Daley plan would close NTIS doors

The Commerce Department plans to close the National Technical Information Service because its core function of providing government information for a fee is no longer needed in the age of the Internet, Commerce Secretary William Daley said last week. NTIS collects, archives and sells scientific, te

The Commerce Department plans to close the National Technical Information Service because its core function of providing government information for a fee is no longer needed in the age of the Internet, Commerce Secretary William Daley said last week.

NTIS collects, archives and sells scientific, technical, engineering and related business information produced by or for the government. It is required by law to cover all its expenses.

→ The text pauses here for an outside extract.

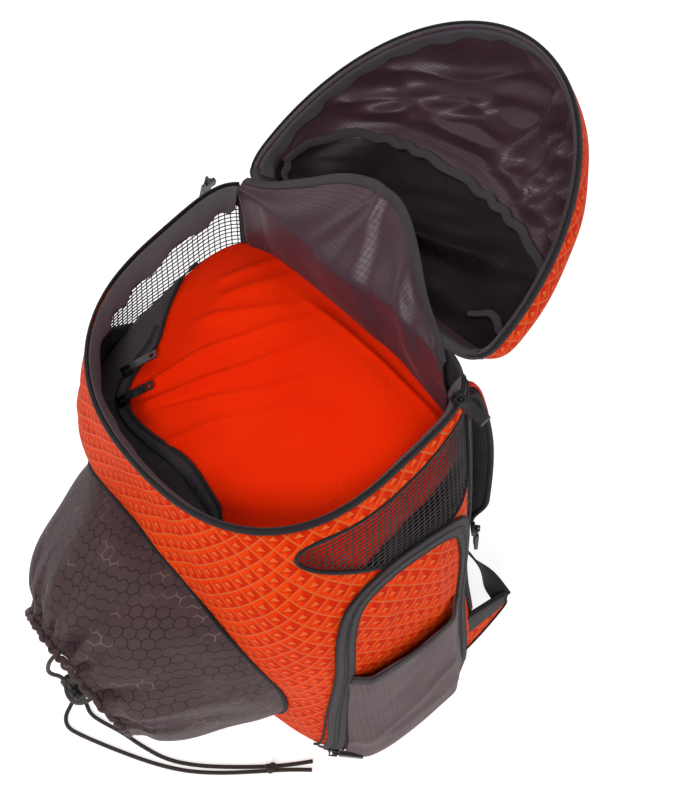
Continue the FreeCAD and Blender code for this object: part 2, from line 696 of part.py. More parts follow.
# Place across and along the divider, and the way that the zip runs there.
DIVIDER_ZIPS = {
    "divider_rear": (-114, -60, Vector(-0.6, 0.8, 0)),
    "divider_front": (-94, -78, Vector(0.88, -0.47, 0)),
}
DIVIDER_PULL_WAY = Vector(0.55, 0.83, 0)
LID_SLIDER_ACROSS = 145.5
LID_SLIDER_DEPTH = 72
# Half width of the rim zip's outside at two depths, and the way out of its left corner.
LEFT_EDGE = {72: 148.3, 44: 150.8}
LEFT_WAY = Vector(-0.9, 0, 0.44).normalize()
LEFT_RIDE = 1.3


def zip_places():
    """Each slider's placement, the way it runs along its zip, and whether its pull is metal."""
    above = size("layer_gap") + size("tape_thickness") + RIDE
    places = {}
    tilt = radians(size("rim_tilt"))
    rim_up = Vector(0, -sin(tilt), cos(tilt))
    forward = Vector(0, -cos(tilt), -sin(tilt))
    corner = Vector(LID_SLIDER_ACROSS, LID_SLIDER_DEPTH, rim_height(LID_SLIDER_DEPTH))
    places["lid_right"] = (frame_at(corner + rim_up * RIDE, X_AXIS, rim_up), forward, False)
    edge, ahead = (Vector(-LEFT_EDGE[depth], depth, rim_height(depth)) for depth in LEFT_EDGE)
    places["lid_left"] = (frame_at(edge + LEFT_WAY * LEFT_RIDE, -Z_AXIS, LEFT_WAY), ahead - edge, False)
    for name, (side, depth, height, climb, pull_way) in SIDE_ZIPS.items():
        spot = side_reach(side, depth, height, above)
        further = side_reach(side, depth + climb.y * RUN_STEP, height + climb.z * RUN_STEP, above)
        place = frame_at(spot, pull_way, side_normal(side, depth, height, above))
        places[name] = (place, further - spot, False)
    surface = divider_ball(2 * size("layer_gap") + DIVIDER_ZIP_THICKNESS + RIDE)
    for name, (x, y, run) in DIVIDER_ZIPS.items():
        line = Part.makeLine(Vector(x, y, 0), Vector(x, y, FAR))
        spot = Vector(x, y, line.common(surface).BoundBox.ZMax)
        normal = spot - surface.Solids[0].Faces[0].Surface.Center
        level_run = normal.cross(run).cross(normal)
        places[name] = (frame_at(spot, DIVIDER_PULL_WAY, normal), level_run, True)
    return places


def make_zip_hardware():
    """Sliders and pulls; prints each pull's hinge and each slider's run for the joint table."""
    for name, (place, run, metal) in zip_places().items():
        make_slider(f"{name}_slider", place)
        make_pull(f"{name}_pull", place, metal)
        level = size("slider_height") + size("crown_opening") / 2
        pivot = place.multVec(Vector(0, 0, level))
        hinge = place.Rotation.multVec(X_AXIS)
        print("zip", name, *(round(value / 1000, 5) for value in pivot),
              *(round(value, 5) for value in hinge), *(round(value, 5) for value in run.normalize()))


# ---------------------------------------------------------------- drawcord
CORD_ROUTES = {
    "drawcord_left": [
        (-77.3, -222.4, 124), (-79, -240, 116), (-84, -247.5, 98), (-88, -249, 78),
        (-88, -240.4, 58), (-88, -240.4, 11.5), (-87, -249.5, 2.1), (-81, -260.5, 2.1),
        (-69.5, -265, 2.1), (-54, -259, 2.1), (-28, -246, 2.1), (0, -231, 2.1), (25, -216, 2.1),
        (49, -198, 2.1), (72, -174, 2.1), (95, -145, 2.1), (112, -123, 2.1), (126, -108, 2.1)],
    "drawcord_right": [
        (-29, -219, 96.5), (-33, -236, 90), (-44, -246, 80), (-60, -248, 71), (-76, -244, 62),
        (-88, -235.6, 46), (-88, -235.6, 11.5), (-79, -236.5, 2.1), (-66, -240, 2.1),
        (-50, -235, 2.1), (-30, -226.5, 2.1), (-5, -219.5, 2.1), (24, -208.5, 2.1),
        (48, -190, 2.1), (69, -168.5, 2.1), (91.7, -142.4, 2.1), (108.7, -120.4, 2.1),
        (120, -102, 2.1)],
}
ARC_SHARE = 0.45


def cord_tube(route, diameter):
    """Round tube along straight runs joined by tangent arcs, with its length and tightest arc."""
    points = [Vector(*point) for point in route]
    edges = []
    tightest = FAR
    start = points[0]
    for before, corner, after in zip(points, points[1:], points[2:]):
        back, ahead = before - corner, after - corner
        trim = ARC_SHARE * min(back.Length, ahead.Length)
        half_turn = (pi - back.getAngle(ahead)) / 2
        tightest = min(tightest, trim / tan(half_turn))
        first = corner + back.normalize() * trim
        last = corner + ahead.normalize() * trim
        inwards = (back + ahead).normalize()
        sagitta = trim / tan(half_turn) * (1 / cos(half_turn) - 1)
        edges.append(Part.makeLine(start, first))
        edges.append(Part.Arc(first, corner + inwards * sagitta, last).toShape())
        start = last
    edges.append(Part.makeLine(start, points[-1]))
    path = Part.Wire(edges)
    way = (points[1] - points[0]).normalize()
    section = Part.Wire([Part.makeCircle(diameter / 2, points[0], way)])
    tube = path.makePipeShell([section], True, False)
    return tube, path.Length, tightest


def make_drawcord():
    """Both strands of the drawcord with the cord lock and the knot they run through."""
    diameter = size("cord_diameter")
    hem = doc.getObject("ball_pocket_hem").Shape
    tubes = []
    for name, route in CORD_ROUTES.items():
        tube, length, tightest = cord_tube(route, diameter)
        share = tube.Volume / (pi * diameter ** 2 / 4 * length)
        print(f"{name}: length {length:.1f}, tightest arc {tightest:.1f}, volume share {share:.4f}")
        tubes.append(tube)
        keep(name, biggest(tube.cut(hem)))
    knot = Part.makeSphere(size("knot_radius"), Vector(98.9, -136.6, size("knot_radius") + 0.05))
    keep("cord_knot", biggest(knot.cut(tubes[0]).cut(tubes[1])))
    lock_place = frame_at(Vector(size("lock_across") - size("lock_cord_level"), size("lock_depth"),
                                 size("lock_height")), Z_AXIS, X_AXIS)
    barrel = new_body("cord_lock_barrel")
    outline = sketch_on(barrel, "XY_Plane", "barrel_outline")
    add_circle(outline, 0, 0, "Dimensions.lock_diameter / 2")
    add_pad(barrel, outline, "Dimensions.lock_length")
    doc.recompute()
    bore = sketch_on(barrel, "XY_Plane", "barrel_bore", size("lock_length"))
    add_circle(bore, 0, 0, "Dimensions.lock_bore / 2")
    add_pocket(barrel, bore, "Dimensions.lock_bore_depth")
    slot = sketch_on(barrel, "XZ_Plane", "barrel_slot")
    add_rectangle(slot, "-Dimensions.lock_slot_width / 2",
                  "Dimensions.lock_cord_level - Dimensions.lock_slot_length / 2",
                  "Dimensions.lock_slot_width", "Dimensions.lock_slot_length")
    add_pocket(barrel, slot, "Dimensions.lock_diameter * 2", both_ways=True)
    barrel.Placement = lock_place
    button = new_body("cord_lock_button")
    outline = sketch_on(button, "XY_Plane", "button_outline")
    outline.setExpression(".AttachmentOffset.Base.z", "Dimensions.button_start")
    add_circle(outline, 0, 0, "Dimensions.button_diameter / 2")
    add_pad(button, outline, "Dimensions.button_length")
    doc.recompute()
    slot = sketch_on(button, "XZ_Plane", "button_slot")
    add_rectangle(slot, "-Dimensions.lock_slot_width / 2",
                  "Dimensions.button_start + Dimensions.button_slot_level"
                  " - Dimensions.button_slot_length / 2",
                  "Dimensions.lock_slot_width", "Dimensions.button_slot_length")
    add_pocket(button, slot, "Dimensions.lock_diameter * 2", both_ways=True)
    button.Placement = lock_place


def write_parts():
    """Check every object and write each node's solid."""
    doc.recompute()
    for item in doc.Objects:
        if "Invalid" in item.State or "Error" in item.State:
            raise RuntimeError(f"{item.Label} failed: {item.State}")
    for node in NODES:
        shape = node.Shape
        if shape.isNull() or not shape.isValid() or not shape.Solids:
            raise RuntimeError(f"{node.Label} has no valid solid")
        shape.exportStep(f"parts/{node.Label}.step")
        print(f"{node.Label}: {shape.Volume / 1000:.2f} cm3")
    print(len(NODES), "nodes")


make_bag()
make_inside()
make_side_pockets()
make_ball_pocket()
make_lid()
make_straps()
make_back_zip()
make_zip_hardware()
make_drawcord()
write_parts()
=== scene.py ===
"""Looks of the open daypack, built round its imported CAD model.

Lengths in the making code are millimetres in the part's frame; MM turns them into metres.
"""

import json
import math

import bmesh
import bpy
import numpy as np
from mathutils import Matrix, Vector
from mathutils.bvhtree import BVHTree

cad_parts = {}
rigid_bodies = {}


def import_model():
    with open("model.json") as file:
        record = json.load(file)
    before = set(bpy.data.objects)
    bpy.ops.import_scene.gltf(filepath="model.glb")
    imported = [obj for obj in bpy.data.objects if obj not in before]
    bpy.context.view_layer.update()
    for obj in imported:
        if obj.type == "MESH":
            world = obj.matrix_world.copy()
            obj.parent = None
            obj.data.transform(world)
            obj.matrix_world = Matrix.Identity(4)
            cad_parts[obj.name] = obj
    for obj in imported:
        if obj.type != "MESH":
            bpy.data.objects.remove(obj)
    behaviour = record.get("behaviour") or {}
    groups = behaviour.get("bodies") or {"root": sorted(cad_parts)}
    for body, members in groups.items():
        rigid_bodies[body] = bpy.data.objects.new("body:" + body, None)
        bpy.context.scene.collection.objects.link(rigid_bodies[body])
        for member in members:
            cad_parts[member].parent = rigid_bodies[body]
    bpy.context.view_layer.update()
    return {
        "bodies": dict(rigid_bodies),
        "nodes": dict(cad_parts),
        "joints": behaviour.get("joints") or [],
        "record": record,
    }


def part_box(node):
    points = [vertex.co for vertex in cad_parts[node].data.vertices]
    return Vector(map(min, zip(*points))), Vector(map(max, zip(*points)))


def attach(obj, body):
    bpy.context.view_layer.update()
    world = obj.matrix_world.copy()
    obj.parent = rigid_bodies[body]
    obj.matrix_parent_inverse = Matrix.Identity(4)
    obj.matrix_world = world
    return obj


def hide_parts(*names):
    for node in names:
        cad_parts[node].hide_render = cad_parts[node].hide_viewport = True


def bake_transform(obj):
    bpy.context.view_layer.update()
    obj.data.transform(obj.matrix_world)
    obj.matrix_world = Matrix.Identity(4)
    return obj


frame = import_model()
NODES = frame["nodes"]
MM = 0.001
PACK, LID = "pack", "lid"
UP = (0, 0, 1)


# ---------------------------------------------------------------- camera and cords
CAMERA_ANGLES = (57.09, 54.02, -8.45)     # azimuth, elevation and roll in degrees
CAMERA_PLACE = (0.5104, -0.2574, 1.1468)
CAMERA_LENS = 54.68


def make_camera():
    """Camera above the bag's front right, looking down into it."""
    azimuth, elevation, roll = (math.radians(value) for value in CAMERA_ANGLES)
    back = Vector((math.sin(azimuth) * math.cos(elevation),
                   -math.cos(azimuth) * math.cos(elevation), math.sin(elevation)))
    right = Vector((math.cos(azimuth), math.sin(azimuth), 0))
    up = back.cross(right)
    across = right * math.cos(roll) + up * math.sin(roll)
    upward = -right * math.sin(roll) + up * math.cos(roll)
    data = bpy.data.cameras.new("camera")
    data.lens = CAMERA_LENS
    data.sensor_width = 36
    data.clip_end = 20
    camera = bpy.data.objects.new("camera", data)
    bpy.context.scene.collection.objects.link(camera)
    place = Matrix((across, upward, back)).transposed().to_4x4()
    place.translation = CAMERA_PLACE
    camera.matrix_world = place
    bpy.context.scene.camera = camera


CORD_DIAMETER = 4.0
CORD_ROUTES = {
    "drawcord_left": (0.417, [
        (-77.3, -222.4, 124), (-79, -240, 116), (-84, -247.5, 98), (-88, -249, 78),
        (-88, -240.4, 58), (-88, -240.4, 11.5), (-87, -249.5, 2.1), (-81, -260.5, 2.1),
        (-69.5, -265, 2.1), (-54, -259, 2.1), (-28, -246, 2.1), (0, -231, 2.1),
        (25, -216, 2.1), (49, -198, 2.1), (72, -174, 2.1), (95, -145, 2.1),
        (112, -123, 2.1), (126, -108, 2.1)]),
    "drawcord_right": (0.392, [
        (-29, -219, 96.5), (-33, -236, 90), (-44, -246, 80), (-60, -248, 71),
        (-76, -244, 62), (-88, -235.6, 46), (-88, -235.6, 11.5), (-79, -236.5, 2.1),
        (-66, -240, 2.1), (-50, -235, 2.1), (-30, -226.5, 2.1), (-5, -219.5, 2.1),
        (24, -208.5, 2.1), (48, -190, 2.1), (69, -168.5, 2.1), (91.7, -142.4, 2.1),
        (108.7, -120.4, 2.1), (120, -102, 2.1)]),
}


def make_cords():
    """The two strands of the drawcord."""
    cords = {}
    for name, (_, route) in CORD_ROUTES.items():
        data = bpy.data.curves.new(name + "_line", "CURVE")
        data.dimensions = "3D"
        data.bevel_depth = 1.0
        data.bevel_resolution = 5
        data.resolution_u = 14
        data.use_fill_caps = True
        spline = data.splines.new("NURBS")
        spline.points.add(len(route) - 1)
        for point, place in zip(spline.points, route):
            point.co = (place[0] * MM, place[1] * MM, place[2] * MM, 1)
            point.radius = CORD_DIAMETER / 2 * MM
        spline.order_u = 3
        spline.use_endpoint_u = True
        cord = bpy.data.objects.new(name + "_strand", data)
        bpy.context.scene.collection.objects.link(cord)
        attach(cord, PACK)
        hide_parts(name)
        cords[name] = cord
    return cords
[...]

However, NTIS has lost several million dollars over the past few years as it competes with agencies, including Commerce - that now routinely place documents on their own World Wide Web sites for free. NTIS operates under a "fundamentally flawed business premise," Daley determined in a Aug. 10 memo obtained by Federal Computer Week. "After much analysis and consideration of several alternatives, we concluded that closing NTIS is the best course of action. I will be sending legislation to Congress to do so."

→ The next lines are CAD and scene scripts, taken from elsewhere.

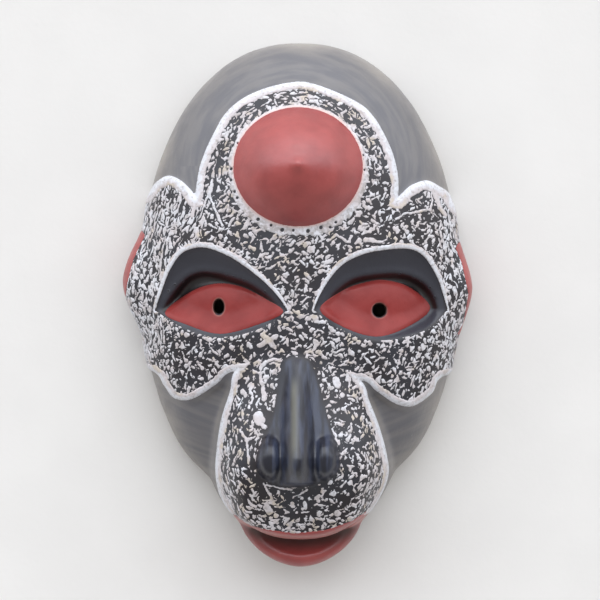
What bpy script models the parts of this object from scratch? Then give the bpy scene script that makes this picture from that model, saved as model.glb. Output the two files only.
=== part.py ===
"""A carved wooden mask, lying on its back rim with its face up and its crown toward +Y.

The mask is one piece of wood. Its shape is a solid function: an egg-shaped head with a raised
painted zone, a cone, eye sockets, a nose and a muzzle on it, with ears and a lower lip grown onto
it and a hollow cut into the back. Each of these has its own function, and all lengths are in metres.
"""

from collections import namedtuple

import bpy
import numpy as np

# Sizes of the whole mask.
HEAD_WIDTH = 0.176
HEAD_LENGTH = 0.275
FACE_HEIGHT = 0.066
SIDE_HEIGHT = 0.012
WALL = 0.014
LEAST_WALL = 0.006

# Sizes of the carving that can be set by themselves.
CONE_WIDTH = 0.0700
CONE_LENGTH = 0.0650
CONE_HEIGHT = 0.0292
NOSE_HEIGHT = 0.0235
NOSE_WING_HEIGHT = 0.0130
MUZZLE_HEIGHT = 0.0205
ZONE_STEP = 0.0015
LID_DEPTH = 0.0060
LID_EDGE_STEP = 0.0010
UNDER_LID_DEPTH = 0.0056
LID_RIM_HEIGHT = 0.0006
EYEBALL_BULGE = 0.0048
CHEEK_HOLLOW = 0.0050
PEEPHOLE_DIAMETER = 0.0075

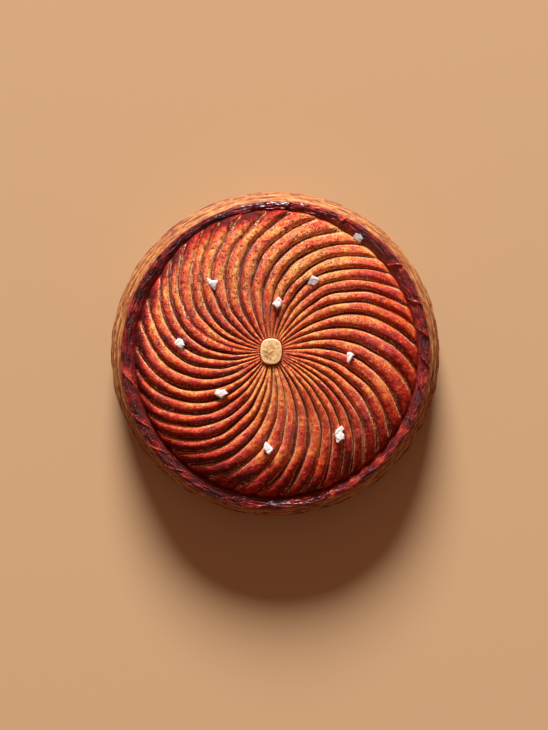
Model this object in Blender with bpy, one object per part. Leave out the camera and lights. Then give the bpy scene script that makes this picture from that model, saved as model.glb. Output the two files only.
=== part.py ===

Daley next month will send to Congress proposed legislation that would close NTIS and shift its paper, microfiche and digital archives as well as its bibliographic database to the Library of Congress. The public will continue to receive the same information if government agencies post all technical reports to the Internet and send documents electronically to the Library of Congress, according to Commerce. The department proposes that agencies maintain technical reports and business information on their Web sites "for long periods of time" so that the public can search and find them online.

Earlier this summer, Commerce relocated some 43 NTIS employees to other Commerce agencies in an effort to cut costs, but that action only addressed the agency's short-term financial problem, Daley said. Commerce is committed to finding positions within Commerce for the remaining 265 NTIS employees but also will work with the Office of Personnel Management to look for opportunities throughout government, he said.

In a letter sent to Daley last Friday, Sen. John Warner (R-Va.) and Rep. Tom Davis (R-Va.), whose Northern Virginia district is home to numerous IT companies and federal employees, said they are "deeply concerned" about the haphazard way NTIS employees were notified about Commerce's plan to close NTIS.

"We are also extremely concerned by the department's apparent lack of willingness to work with the Congress and NTIS employees to craft a sound restructuring proposal that will fulfill the twin needs of meeting NTIS' mission and treating its employees and their families in a fair and just manner," the letter stated.

Davis and Warner said they were not given a chance to review the department's plans in advance and asked for a commitment from Daley that he will work with them on the process.

An NTIS spokeswomen said she could not comment on the plan. However, she said NTIS is expected to break even, or come close to breaking even, this fiscal year. "That does not match up with the secretary saying he will close us down," the spokeswoman said.

Don Johnson, vice president of business development at SMAC Data Systems Inc. and former NTIS director, said Commerce is overlooking the importance of NTIS' work. For example, NTIS operates an online and physical bookstore that sells international trade and business reports written by outside organizations for the government. NTIS has negotiated distribution deals with each organization that holds copyrights to the publications so that the reports can be sold to the public.

"I think that's a pretty marvelous example of the role NTIS performs," Johnson said. "NTIS acquired documents that were not previously available to the public, and now they are. I think that is a marvelous value add. The reason many organizations were willing to sign with NTIS is because it is a government [agency]." Johnson thinks Congress should appropriate funds for NTIS to continue operation. "Electronic distribution over the Internet has changed the world NTIS lives in," he said. "They need to have a change in their funding model that takes that into account."

Kurt Molholm, administrator of the Defense Technical Information Center, said NTIS is an "important national resource." DTIC sends 15,000 to 18,000 technical, engineering and scientific documents a year to NTIS for dissemination. "NTIS is an important interface between the Defense Department and the public for release of scientific and technical information," he said, adding that DTIC is not funded to disseminate those documents itself.

Still, there are some who think the plan makes sense. The Center for Democracy and Technology praised the plan. NTIS has charged citizens for information that is free on the Internet and that was paid for with taxpayer dollars, CDT said in a statement. CDT found in a recent report that agencies are saving money by providing information through the Internet for free, the organization said.

"CDT is hopeful that this decision marks a trend toward putting publicly available government documents onto the Web for free as a matter of daily operations," the CDT statement said.